For each packet, keep the whole spices intact, then crack the coriander and peppercorns right before cooking. That tiny bit of effort pays off in aroma.
Small Recipe Card For A Reliable Pot
Use this as your steady baseline, then tweak next time.
- 3–4 lb corned beef brisket
- Spice packet: 6–8 teaspoons total (about 2 tsp per lb)

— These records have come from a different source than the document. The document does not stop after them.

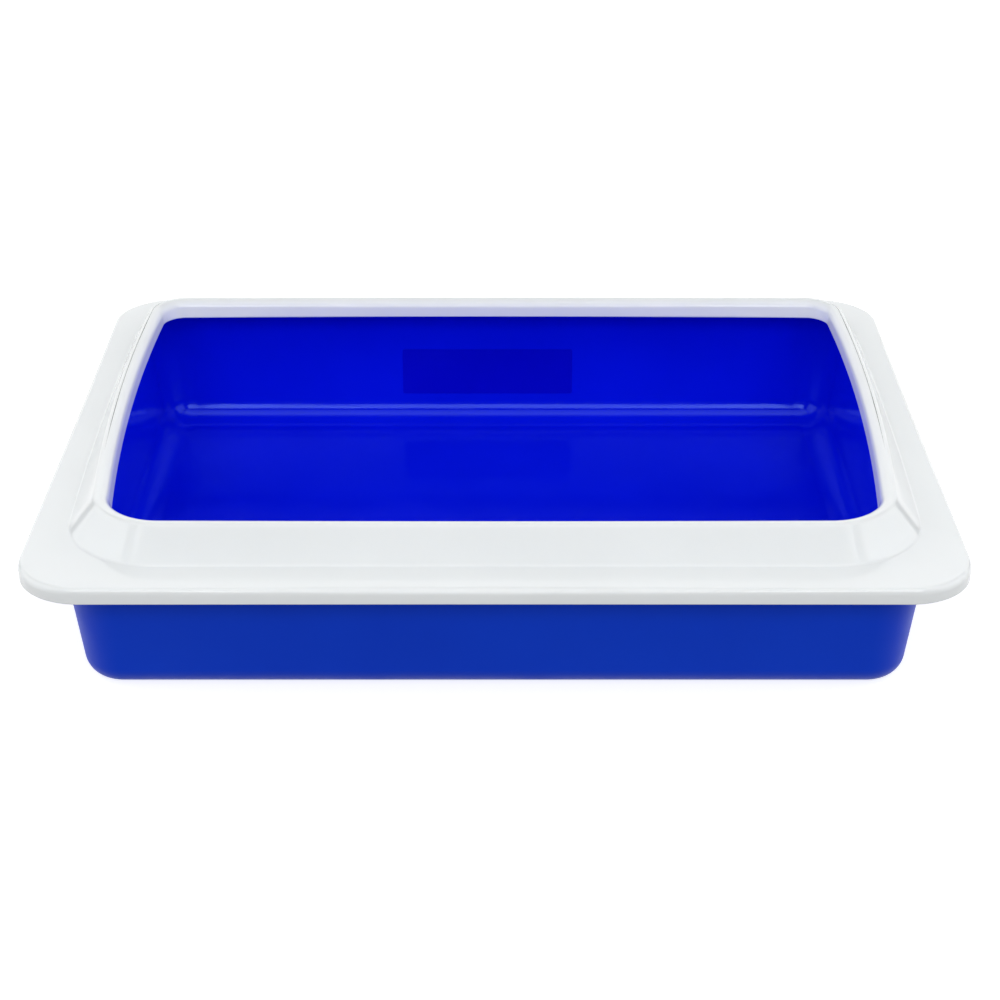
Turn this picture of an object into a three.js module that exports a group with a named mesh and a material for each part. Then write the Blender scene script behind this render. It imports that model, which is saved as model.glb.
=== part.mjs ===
// A rimmed litter pan in two mouldings: a deep tray, and a rim that drops over the tray's flange.
// A blank label sits on the tray's inner back wall.
// Sizes are in millimetres. +Z is up, +X is the long side, -Y is the front, and the origin is the
// middle of the tray's underside.

import * as THREE from 'three';

// Rim seen from above: outer edge of the lip
const RIM_WIDTH = 482.6;
const RIM_DEPTH = 384;
const RIM_CORNER = 34.4;

// Rim seen from above: the foot of its ridge, the ridge's crest, and the edge of the opening.
// The sides of all three bow outward, and the opening is a little wider towards the back.
const RIDGE_FOOT = {
  halfX: 225.2, halfY: 168, frontCorner: 50, backCorner: 40, sideBow: 3.2, sideLean: 0.01, endBow: 0,
};
const RIDGE_CREST = {
  halfX: 213, halfY: 150.5, frontCorner: 32, backCorner: 18, sideBow: 6.4, sideLean: 0.031, endBow: 0,
};
const OPENING = {
  halfX: 208.1, halfY: 145.6, frontCorner: 27, backCorner: 12, sideBow: 6.4, sideLean: 0.033, endBow: 2,
};

// Rim in section
const RIM_WALL = 1.8;
const BORDER_TOP = 74;
const LIP_DROP = 8.5;
const LIP_ROUND = 3.3;
const RIDGE_RISE = 16.5;
const RIDGE_FOOT_ROUND = 2.6;
const CREST_OUTER_ROUND = 3.4;
const CREST_OUTER_RUN = 3;
const CREST_INNER_ROUND = 5.8;
const CREST_INNER_RUN = 3.9;
const OPENING_EDGE_RISE = 6;
const RIM_EDGE_ROUND = 0.8;

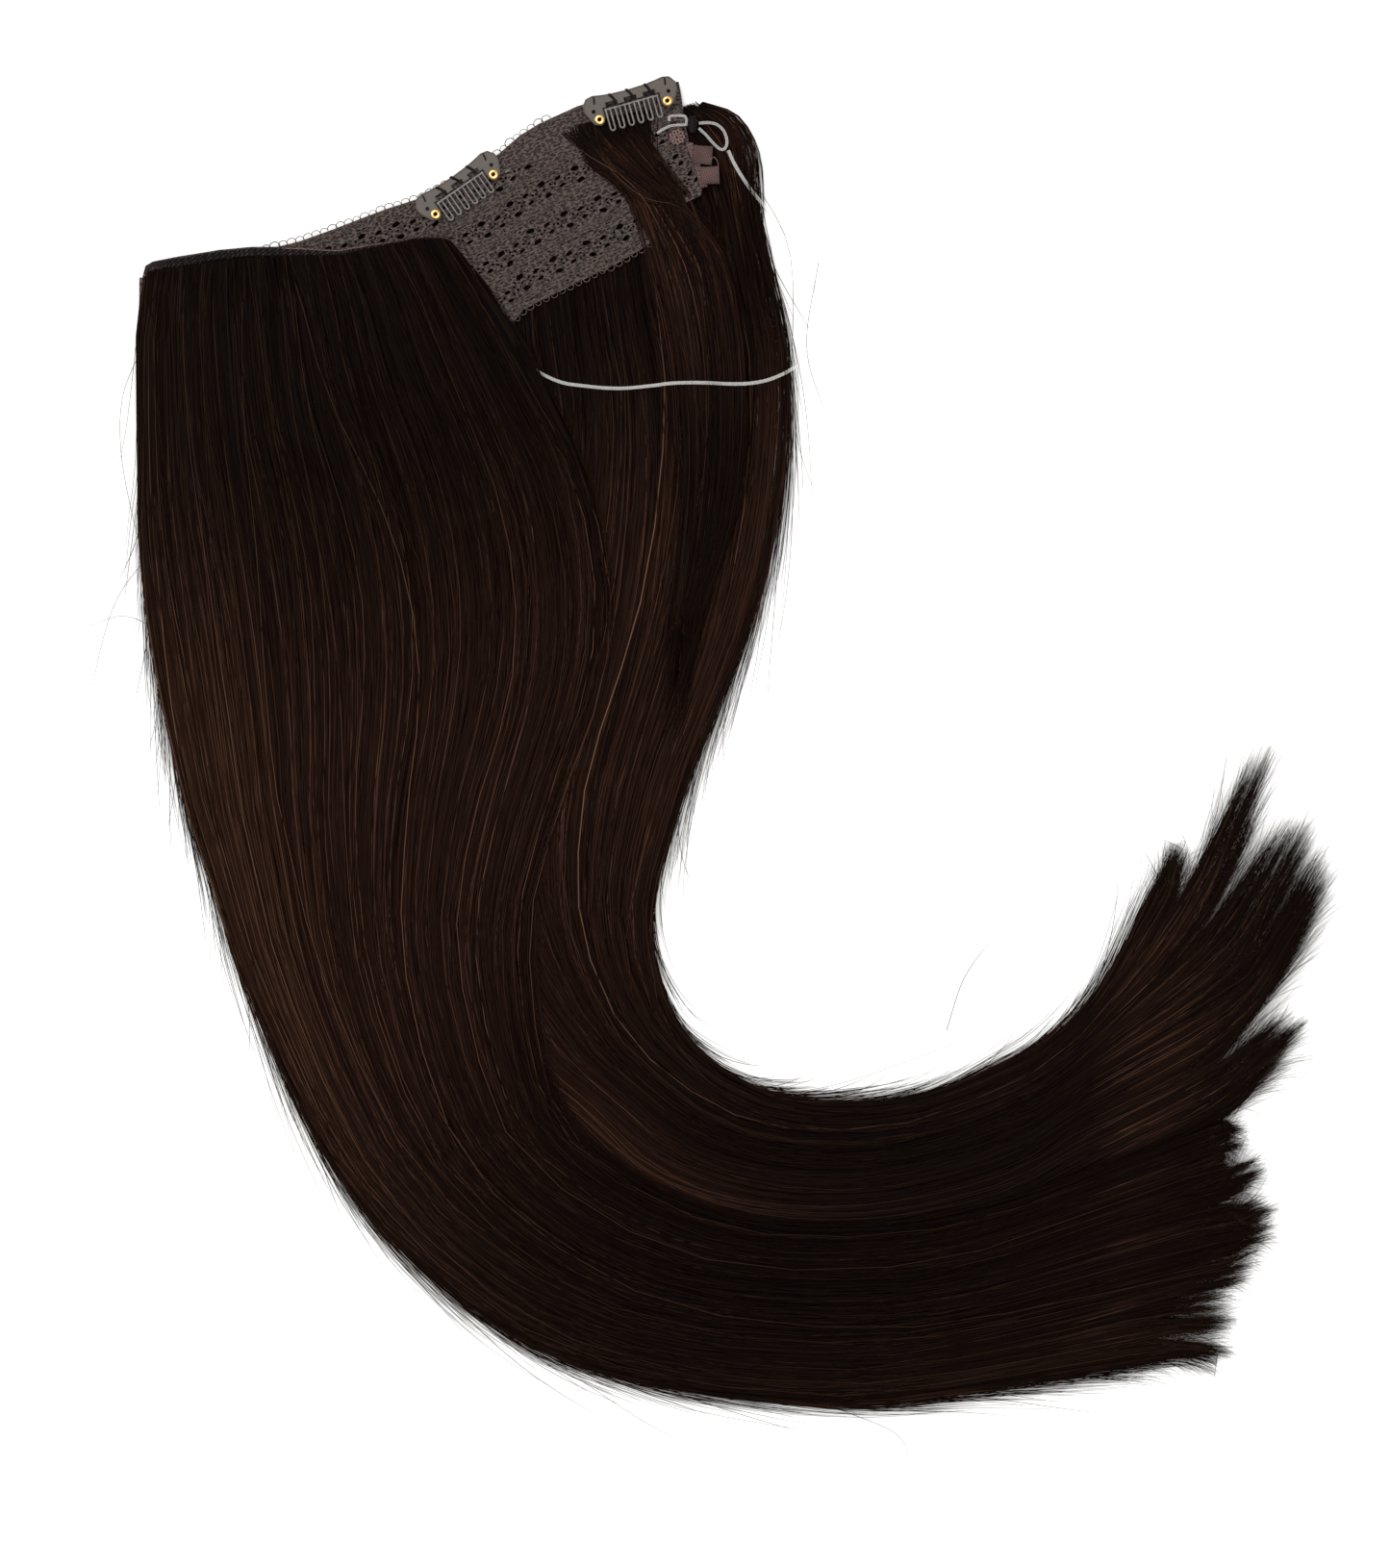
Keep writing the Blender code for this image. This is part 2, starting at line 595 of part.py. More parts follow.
def wing_underside(begin, wing_end, thick, seam, shares):
    """How high the wing's hair must start off the band: over the back hair, or else on the floor."""
    width_share = shares * wing_end
    back = back_height(width_share, begin, wing_end, thick, seam) + RIDGE
    below = widest_of_neighbours(np.where(width_share > begin - 0.05, back, 0.0))
    return np.where(below > 0, below + 2 * GAP, 0.0)


def hair_wing(parts):
    shares = columns_of([s.share for s in WING_SIDES])
    path, side = weft_line(60)
    root = along((path - side * (WEFT_WIDTH / 2 + 2 * GAP))[10:], shares)
    rows, extra = [root, across(WING_SECOND, 0.0, 1.0, shares)], []
    first = FLOW[0]
    for high in WING_ROOT_HIGH:
        extra.append((high, first.over, first.back_from, first.wing_to, first.back, first.seam))
    for row in FLOW:
        rows.append(across(row, 0.0, row.wing_to, shares))
        extra.append((row.wing, row.over, row.back_from, row.wing_to, row.back, row.seam))
    rows.append(apex_row(WING_SIDES))
    extra.append((APEX_HIGH, 0.0, FLOW[-1].back_from, FLOW[-1].wing_to, APEX_HIGH, 1.0))
    plan, more = smooth(rows, WING_COUNT), smooth(extra, WING_COUNT)
    high, over, begin, wing_end, thick, seam = more.T[:, :, None]
    over = np.clip(over, 0, 1)
    on_band = np.minimum(slope_height(plan[..., 0], plan[..., 1]), SLOPE_START + SLOPE_RISE * SLOPE_LONG)
    on_band = on_band + FOLD_RISE + LACE_WALL / 2 + GAP
    low = on_band * over + wing_underside(begin, wing_end, thick, seam, shares) * (1 - over)
    hump = high * arch(shares, EDGE_SHARE, EDGE_SHARE + (SEAM_SHARE - EDGE_SHARE) * seam)
    top = (on_band + hump * ON_BAND_SHARE) * over + hump * (1 - over)
    top = np.maximum(top, low + THINNEST) + RIDGE * ridges(len(shares))
    mesh = fused_locks(plan, top, low, WING_TIPS, TIP_REST)
    add_part("hair_wing", mesh, (HAIR_BROWN, 0.45, 0.0), parts, 40)


def hair_end_lock(parts):
    shares = columns_of(END_LOCK_SHARES)
    plan = smooth([across(row, 0.0, 1.0, shares) for row in END_LOCK], END_LOCK_COUNT)
    thick = smooth([(row.thick,) for row in END_LOCK], END_LOCK_COUNT)
    over_lace = slope_height(plan[..., 0], plan[..., 1]) + LACE_WALL / 2 + GAP
    low = np.minimum(over_lace, BACK_CEILING + GAP + 0.1)
    top = low + thick * arch(shares, EDGE_SHARE, EDGE_SHARE) + RIDGE / 2 * ridges(len(shares))
    mesh = fused_locks(plan, top, low, END_LOCK_TIPS, BACK_CEILING + GAP + 0.1)
    add_part("hair_end_lock", mesh, (HAIR_BROWN, 0.45, 0.0), parts, 40)


def mirrored(points):
    """A whole outline from its right half, whose first point lies on the middle line."""
    return [(-x, y) for x, y in points[::-1]] + points[1:]


def circle(x, y, radius, sides=12):
    turn = [2 * math.pi * i / sides for i in range(sides)]
    return [(x + radius * math.cos(a), y + radius * math.sin(a)) for a in turn]


def place_on_clip(mesh, clip, lift):
    """Turns a flat mesh drawn in the clip's own millimetres to the clip's place on the band."""
    turn = Matrix.Rotation(math.radians(clip.angle), 4, "Z")
    mesh.transform(Matrix.Translation((clip.x * MM, clip.y * MM, 0.0)) @ turn)
    lay_on_band(mesh, lift)


def clip_plate(clip, parts):
    holes = [circle(side * EYELET_APART / 2, 0.0, EYELET_HOLE) for side in (-1, 1)]
    holes += [circle(side * LOBE_HOLE_X, LOBE_HOLE_Y, LOBE_HOLE_R, 8) for side in (-1, 1)]
    mesh = flat_shape(mirrored(PLATE_HALF), holes, PLATE_THICK)
    place_on_clip(mesh, clip, clip.lift + PLATE_THICK / 2)
    add_part(f"clip_plate_{clip.name}", mesh, (PLATE_TAUPE, 0.4, 0.6), parts)


def comb_outline():
    """The comb's bar with its teeth, and the slot down the middle of each tooth."""
    bar_top, bar_low = COMB_HINGE_Y + COMB_BAR_HALF, COMB_HINGE_Y - COMB_BAR_HALF
    outline = [(COMB_HALF_LONG, bar_low), (COMB_HALF_LONG, bar_top), (-COMB_HALF_LONG, bar_top)]
    outline.append((-COMB_HALF_LONG, bar_low))
    slots = []
    for i in range(COMB_TEETH):
        middle = (i - (COMB_TEETH - 1) / 2) * COMB_PITCH
        bend = COMB_TOOTH_END + COMB_TOOTH_HALF
        outline.append((middle - COMB_TOOTH_HALF, bar_low))
        for k in range(4):
            angle = math.pi * (1 + k / 3)
            outline.append((middle + COMB_TOOTH_HALF * math.cos(angle), bend + COMB_TOOTH_HALF * math.sin(angle)))
        outline.append((middle + COMB_TOOTH_HALF, bar_low))
        wide = COMB_SLOT_HALF
        slots.append([(middle - wide, bend), (middle, bend - wide), (middle + wide, bend),
                      (middle + wide, COMB_SLOT_TOP), (middle - wide, COMB_SLOT_TOP)])
    return outline, slots


def clip_comb(clip, parts):
    """The toothed comb, with its origin on the line that it snaps open about."""
    outline, slots = comb_outline()
    mesh = flat_shape(outline, slots, COMB_THICK)
    lift = clip.lift + COMB_THICK / 2
    place_on_clip(mesh, clip, lift)
    angle = math.radians(clip.angle)
    x, y = clip.x - COMB_HINGE_Y * math.sin(angle), clip.y + COMB_HINGE_Y * math.cos(angle)
    hinge = world(x, y, slope_height(x, y) + lift)
    mesh.transform(Matrix.Translation(-hinge))
    comb = add_part(f"clip_comb_{clip.name}", mesh, (COMB_GREY, 0.3, 0.5), parts)
    comb.location = hinge


def eyelet(clip, side, parts):
    """A turned brass eyelet: a flange over the plate, and a tube down through it."""
    foot, seat = 0.0, PLATE_THICK + GAP
    lip = EYELET_HIGH - 0.2
    profile = [
        (EYELET_BORE, foot), (EYELET_TUBE, foot), (EYELET_TUBE, seat), (EYELET_FLANGE, seat),
        (EYELET_FLANGE * 0.93, seat + 0.5), (EYELET_BORE + 0.25, EYELET_HIGH), (EYELET_BORE, lip),
    ]
    bm = bmesh.new()
    rings = []
    for i in range(EYELET_SIDES):
        angle = 2 * math.pi * i / EYELET_SIDES
        rings.append([bm.verts.new((r * math.cos(angle) * MM, r * math.sin(angle) * MM, z * MM)) for r, z in profile])
    for i, ring in enumerate(rings):
        ahead = rings[(i + 1) % len(rings)]
        for k in range(len(profile)):
            j = (k + 1) % len(profile)
            bm.faces.new((ring[k], ahead[k], ahead[j], ring[j]))
    mesh = mesh_of(bm)
    mesh.transform(Matrix.Translation((side * EYELET_APART / 2 * MM, 0.0, 0.0)))
    place_on_clip(mesh, clip, clip.lift)
    end = "left" if side < 0 else "right"
    add_part(f"eyelet_{clip.name}_{end}", mesh, (BRASS, 0.25, 1.0), parts, 40)


def flat_piece(name, outline, thick, lift, finish, parts):
    """A flat sewn piece that lies along the band's slope."""
    mesh = flat_shape(outline, [], thick)
    lay_on_band(mesh, lift + thick / 2)
    add_part(name, mesh, finish, parts)


def right_end(parts):
    """The hem, the two ribbon loops and the stitched knot at the band's right end."""
    mauve = (RIBBON_MAUVE, 0.6, 0.0)
    on_lace = LACE_WALL / 2 + GAP
    flat_piece("end_hem", HEM, HEM_THICK, on_lace, mauve, parts)
    flat_piece("ribbon_loop_upper", RIBBON_UPPER, RIBBON_THICK, on_lace, mauve, parts)
    flat_piece("ribbon_loop_lower", RIBBON_LOWER, RIBBON_THICK, on_lace, mauve, parts)
    flat_piece("end_rosette", circle(*ROSETTE, ROSETTE_RADIUS, 10), ROSETTE_THICK, on_lace, mauve, parts)


def strand_on_band(name, path, lift, count, parts):
    points = smooth(path, count)
    places = [world(x, y, slope_height(x, y) + lift) for x, y in points]
    add_part(name, tube(places, STRAND), (CLEAR, 0.12, 0.0), parts, 60)


def clear_ends(parts):
    """The clear loops at the right end, and the tie that holds them."""
    lift = LACE_WALL / 2 + GAP + STRAND / 2
    strand_on_band("clear_loop", CLEAR_LOOP, lift, CLEAR_LOOP_POINTS, parts)
    strand_on_band("wire_end_loop", END_LOOP, lift, END_LOOP_POINTS, parts)
    outline = [(x * KNOT_SLIM + KNOT[0], y + KNOT[1]) for x, y in circle(0.0, 0.0, KNOT_LONG / 2, 10)]
    flat_piece("wire_knot", outline, KNOT_HIGH, LACE_WALL / 2 + GAP, (HAIR_BROWN, 0.7, 0.0), parts)


def halo_wire(parts):
    """The clear wire: one smooth line through its own route, from the end loop to the folded end."""
    places = [world(*p) for p in smooth(WIRE, WIRE_POINTS)]
    add_part("halo_wire", tube(places, STRAND), (CLEAR, 0.12, 0.0), parts, 60)


def build():
    clear_scene()
    parts = new_collection(NAME)
    lace_base(parts)
    wing_weft(parts)
    hair_back(parts)
    hair_wing(parts)
    hair_end_lock(parts)
    for clip in CLIPS:
        clip_plate(clip, parts)
        clip_comb(clip, parts)
        for side in (-1, 1):
            eyelet(clip, side, parts)
    right_end(parts)
    clear_ends(parts)
    halo_wire(parts)


build()
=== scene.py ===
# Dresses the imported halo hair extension. Plan measures are in millimetres from the band's fold corner.
import math

import bmesh
import bpy
import numpy as np
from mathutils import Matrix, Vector
from mathutils.bvhtree import BVHTree


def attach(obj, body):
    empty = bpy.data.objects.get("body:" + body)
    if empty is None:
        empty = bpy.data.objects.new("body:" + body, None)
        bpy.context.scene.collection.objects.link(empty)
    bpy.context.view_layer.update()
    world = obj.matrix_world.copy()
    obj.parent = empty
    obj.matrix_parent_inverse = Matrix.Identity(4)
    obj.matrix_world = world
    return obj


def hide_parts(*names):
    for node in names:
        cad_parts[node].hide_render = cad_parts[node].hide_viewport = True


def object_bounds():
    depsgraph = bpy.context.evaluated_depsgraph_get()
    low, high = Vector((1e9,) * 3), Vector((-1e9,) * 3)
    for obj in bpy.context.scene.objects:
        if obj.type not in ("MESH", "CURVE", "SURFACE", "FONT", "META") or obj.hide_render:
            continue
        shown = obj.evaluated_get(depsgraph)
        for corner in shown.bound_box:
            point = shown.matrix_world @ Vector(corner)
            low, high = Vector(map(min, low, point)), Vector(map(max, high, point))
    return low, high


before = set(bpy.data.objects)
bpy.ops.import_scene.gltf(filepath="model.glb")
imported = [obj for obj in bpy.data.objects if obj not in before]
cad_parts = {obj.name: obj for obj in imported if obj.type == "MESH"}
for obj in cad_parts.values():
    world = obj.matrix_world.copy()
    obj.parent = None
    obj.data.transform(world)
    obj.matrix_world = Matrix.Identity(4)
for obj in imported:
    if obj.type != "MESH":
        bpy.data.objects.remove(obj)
cadBox = [list(corner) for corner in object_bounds()]
stageScene = bpy.context.scene

mm = 0.001
originX, originY = 203.28, -157.82  # the frame's origin, in plan millimetres
slopeStart, slopeRise, slopeAngle = 1.8, 0.055, math.atan2(68.7, 184.0)


def slopeHeight(x, y):  # the middle of the lace wall over a plan place
    return slopeStart + slopeRise * (x * np.sin(slopeAngle) - (y + 0.7) * np.cos(slopeAngle))


def place(x, y, z):
    return Vector(((x - originX) * mm, (y - originY) * mm, z * mm))


def placeAll(points):
    return (np.asarray(points, float) - (originX, originY, 0.0)) * mm


# a smooth curve through points (rows first), read at the given row numbers
def catmull(points, at):
    p = np.asarray(points, float)
    p = np.concatenate([(2 * p[0] - p[1])[None], p, (2 * p[-1] - p[-2])[None]])
    k = np.clip(np.floor(at).astype(int), 0, len(p) - 4)
    t = at - k
    if at.ndim == 2:
        each = np.arange(at.shape[1])[None, :]
        a, b, c, d = p[k, each], p[k + 1, each], p[k + 2, each], p[k + 3, each]
    else:
        a, b, c, d = p[k], p[k + 1], p[k + 2], p[k + 3]
    t = t.reshape(t.shape + (1,) * (a.ndim - t.ndim))
    return 0.5 * (2 * b + (c - a) * t + (2 * a - 5 * b + 4 * c - d) * t**2 + (3 * b - a - 3 * c + d) * t**3)


def smooth(points, count):
    return catmull(points, np.linspace(0, len(points) - 1, count))


# places at shares of the length of a run of points
def alongLine(points, share):
    p = np.asarray(points, float)
    steps = np.concatenate([[0], np.cumsum(np.linalg.norm(np.diff(p, axis=0), axis=1))])
    return np.stack([np.interp(share * steps[-1], steps, p[:, k]) for k in range(p.shape[1])], axis=-1)


# where the hair runs: outer edge, inner edge, where the back hair begins and the wing's ends

flow = np.array([
    (-0.5, -62.0, 212.0, 13.0, 0.07, 0.565),
    (0.0, -82.5, 219.0, -18.0, 0.07, 0.64),
    (1.5, -102.5, 220.0, -49.5, 0.07, 0.685),
    (4.0, -120.5, 216.0, -84.0, 0.07, 0.72),
    (7.5, -141.5, 208.5, -115.5, 0.08, 0.74),
    (12.0, -162.5, 198.5, -142.5, 0.09, 0.74),
    (17.0, -183.5, 188.5, -166.5, 0.11, 0.72),
    (24.5, -206.0, 180.0, -192.5, 0.16, 0.69),
    (32.5, -232.5, 174.5, -213.0, 0.25, 0.65),
    (43.5, -259.0, 175.0, -233.5, 0.36, 0.61),
    (58.5, -291.0, 182.0, -254.0, 0.46, 0.56),
    (78.0, -320.0, 193.5, -267.5, 0.54, 0.51),
    (105.5, -346.5, 208.5, -277.0, 0.52, 0.51),
    (136.0, -366.5, 225.0, -282.0, 0.52, 0.51),
    (170.5, -378.0, 245.0, -283.0, 0.51, 0.50),
    (208.5, -383.5, 268.0, -280.5, 0.51, 0.50),
    (248.0, -385.0, 291.0, -271.5, 0.50, 0.49),
    (284.5, -380.0, 311.0, -261.5, 0.50, 0.49),
    (314.0, -375.5, 329.0, -244.0, 0.50, 0.49),
])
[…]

- Water to cover by 1 inch
- Gentle simmer until fork-tender
- Rest 15–20 minutes, slice across grain
If you’re missing the store packet, this seasoning packet for corned beef blend gives you the same lane of flavor with better control. If your brisket already came with one, treat it as a starting point, then bump it with a pinch of fresh cracked spices until the broth tastes right.